Health & Medical stomach,intestine & Digestive disease

Faulty Gene Found in People With Crohn's Disease

Faulty Gene Found in People With Crohn's Disease May 21, 2001 -- For the first time, scientists have identified a faulty gene that triggers an abnormal reaction to bacteria invading the gut of some people with Crohn's disease. Crohn's is a potentially devastating disease that affects the digestive tract.

American and European scientists, working separately, announced the promising findings today at a meeting of digestive disease experts in Atlanta. Knowledge of the gene and how it works in some -- and fails to work in others -- could help doctors find better, more specific ways to treat the debilitating disease that affects 1 in every 1,000 people in Western countries.

The American group was led by Gabriel Nunez, MD, who is an associate professor of pathology at the University of Michigan Medical School in Ann Arbor; the European group was led by Prof. Gilles Thomas of Fondation Jean Dausset, CEPH, in Paris. The full reports of both research groups appear in the May 31 issue of Nature.

Both groups of researchers believe the gene, called Nod2, is supposed to act as a sort of guardian that protects the body against bacteria that invade the intestines. In at least some people with Crohn's disease, the gene appears to be damaged and does not respond properly to keep harmful bacteria at bay. Instead, the immune system is triggered to attack the lining of the intestines -- causing sores and ulcerations -- instead of the bacteria. Nunez and colleagues made their findings by testing samples of genetic material from affected people with a high rate of Crohn's disease in their families.

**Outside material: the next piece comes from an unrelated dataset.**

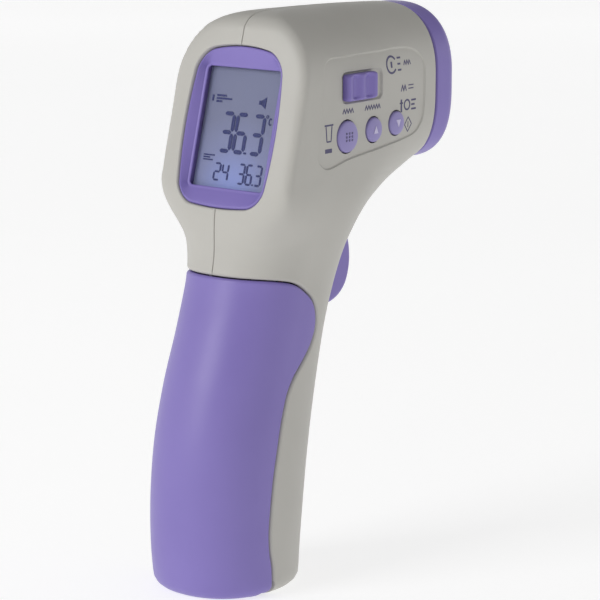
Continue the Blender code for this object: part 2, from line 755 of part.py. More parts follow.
def power_group(jacket, steel, plastic, red, black):
    """Two AA cells side by side in a tray, with springs and contact plates."""
    axis = (0, math.sin(GRIP_LEAN), math.cos(GRIP_LEAN))
    half = CELL_LENGTH / 2
    for name, side in (("left", -1), ("right", 1)):
        profile = [
            (0, half), (2.7, half), (2.7, half - 1.2), (6.4, half - 1.2), (CELL_RADIUS, half - 1.9),
            (CELL_RADIUS, -half + 0.6), (6.6, -half), (0, -half),
        ]
        up = 1 if side > 0 else -1
        direction = tuple(up * part for part in axis)
        turned(name + "_cell", profile, lean((side * CELL_SPACING, 0, 0)), direction, jacket, 24)
        reach = -half - 2.75 if side > 0 else half + 0.75
        spring_centre = lean((side * CELL_SPACING, 0, reach))
        coil(name + "_battery_spring", 3.0, 0.4, 2.0, 2, spring_centre, axis, steel)
    tray_end = half + 5.3
    back_plate = box("battery_tray", (24.0, 1.4, 2 * tray_end), lean((0, 8.3, 0)), plastic, -GRIP_LEAN)
    for end in (-1, 1):
        lip = box(f"tray_end_{end}", (27.0, 12.0, 1.2), lean((0, 3.0, end * (tray_end - 0.6))),
                  tilt=-GRIP_LEAN)
        join(back_plate, lip)
    contact_z = half + 3.6
    box("bridge_contact", (24.0, 9.0, 0.4), lean((0, 0, -contact_z)), steel, -GRIP_LEAN)
    for name, side in (("negative", -1), ("positive", 1)):
        centre = lean((side * CELL_SPACING, 0, contact_z))
        box(name + "_contact", (9.0, 9.0, 0.4), centre, steel, -GRIP_LEAN)
    lead("red_lead", 5.5, red)
    lead("black_lead", -5.5, black)


def lead(name, x, finish):
    """A wire from the battery tray up to the main board."""
    curve = bpy.data.curves.new(name, "CURVE")
    curve.dimensions = "3D"
    curve.bevel_depth = 0.6 * MM
    curve.bevel_resolution = 1
    curve.use_fill_caps = True
    route = [(x, -13.6, 72.5), (x, -14.6, 80), (x, -15.0, 90), (x, -14.0, 100), (x, -12.0, 106.5)]
    path = curve.splines.new("POLY")
    path.points.add(len(route) - 1)
    for point, place in zip(path.points, route):
        point.co = (*(Vector(place) * MM), 1)
    made = bpy.data.objects.new(name, curve)
    curve.materials.append(finish)
    PARTS.objects.link(made)


def screws(steel):
    """Pan-head screws that enter from the left half."""
    for i, (y, z) in enumerate(SCREWS):
        head = 7.3
        profile = [
            (0, head + 1.4), (1.2, head + 1.3), (SCREW_HEAD, head + 0.6), (SCREW_HEAD, head),
            (SCREW_SHANK, head), (SCREW_SHANK, -8.0), (0, -9.0),
        ]
        made = turned(f"screw_{i + 1}", profile, (0, y, z), (-1, 0, 0), steel, steps=16)
        cross = box(f"drive_{i}", (1.2, 0.6, 2.6), (-head - 1.2, y, z))
        cut(made, cross)


# ---------------------------------------------------------------- assembly


def main():
    grey = material("shell_plastic", (0.66, 0.63, 0.59), 0.45)
    purple = material("purple_plastic", (0.36, 0.27, 0.68), 0.42)
    black = material("black_plastic", (0.02, 0.02, 0.02), 0.5)
    white = material("light_guide", (0.85, 0.88, 0.95), 0.3)
    clear = material("clear_window", (0.9, 0.92, 0.95), 0.08)
    lcd = material("lcd_glass", (0.42, 0.44, 0.60), 0.25)
    green = material("circuit_board", (0.03, 0.22, 0.10), 0.45)
    brass = material("sensor_brass", (0.72, 0.55, 0.26), 0.3, 1.0)
    steel = material("steel", (0.70, 0.70, 0.72), 0.3, 1.0)
    dark = material("infrared_window", (0.05, 0.05, 0.07), 0.15)
    rubber = material("contact_rubber", (0.75, 0.55, 0.60), 0.7)
    jacket = material("cell_jacket", (0.12, 0.13, 0.16), 0.35)
    red = material("red_wire", (0.6, 0.03, 0.03), 0.5)

    outer = body("outer_form")
    inner = body("inner_form", inset=WALL, front_end=SHELL_FRONT + 8)
    right = shell("shell_right", 1, grey, outer, inner)
    left = shell("shell_left", -1, grey, outer, inner)
    right_openings(right)
    sound_holes([(right, 1), (left, -1)])
    battery_cover(purple, outer, inner)
    cylinder("cover_hinge_pin", PIN_RADIUS, 27.2, (0, *COVER_PIVOT), (1, 0, 0), steel, sides=24)
    nose_ring(purple)
    sensor_group(black, brass, steel, dark, green)
    display_group(purple, clear, lcd, white, rubber, green)
    key_group(purple, black)
    slide_group(purple, black)
    trigger_group(purple, steel, black)
    boards(green, black)
    power_group(jacket, steel, black, red, black)
    screws(steel)


def centre_under_object():
    """Hangs every part and cutter on one empty that puts the origin under the object's middle."""
    root = bpy.data.objects.new("thermometer_frame", None)
    PARTS.objects.link(root)
    root.location = (0, CENTRE_SHIFT_Y * MM, 0)
    for child in list(PARTS.objects) + list(CUTTERS.objects):
        if child is not root:
            child.parent = root


clear_scene()
PARTS = collection("forehead_thermometer")
CUTTERS = collection("cutters")
main()
centre_under_object()
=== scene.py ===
"""Looks of the non-contact forehead thermometer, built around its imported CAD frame.

Shapes are laid out in millimetres in the design's own axes: x = 0 is the parting
plane, +Y the way the sensor points, z = 0 the flat foot. put() turns them into
metres and applies the frame's shift along Y. The casing and the battery cover are
one body surface, clipped along its seams and openings with rounded edges.
"""

import math

import bpy
import numpy as np
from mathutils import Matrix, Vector


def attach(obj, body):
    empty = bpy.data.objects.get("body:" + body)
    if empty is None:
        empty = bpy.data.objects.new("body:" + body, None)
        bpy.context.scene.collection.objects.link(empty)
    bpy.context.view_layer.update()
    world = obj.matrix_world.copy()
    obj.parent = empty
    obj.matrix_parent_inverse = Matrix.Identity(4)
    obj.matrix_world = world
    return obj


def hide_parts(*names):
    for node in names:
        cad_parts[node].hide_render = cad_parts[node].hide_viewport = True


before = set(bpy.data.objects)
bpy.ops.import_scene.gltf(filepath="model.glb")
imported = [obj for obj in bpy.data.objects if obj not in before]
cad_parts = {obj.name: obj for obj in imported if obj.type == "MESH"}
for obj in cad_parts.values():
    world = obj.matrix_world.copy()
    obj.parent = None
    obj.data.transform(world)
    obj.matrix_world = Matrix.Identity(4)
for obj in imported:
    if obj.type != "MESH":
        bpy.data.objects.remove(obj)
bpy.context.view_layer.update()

MM = 0.001
CENTRE_SHIFT_Y = 2.51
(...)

"We've known for a long time that there is some role for genes and also for bacteria in the gut. The function was the missing link connecting those two things. Now we know Nod2 regulates the bacteria. It makes a lot of sense," says Nunez.

Whether people with Crohn's disease who have no history of it in their family -- so-called sporadic cases -- also may have the same or similar faulty gene is not known, because only people with the familial type were studied.

The next step in the research will be to start looking for the faulty gene in large groups of people with sporadic cases.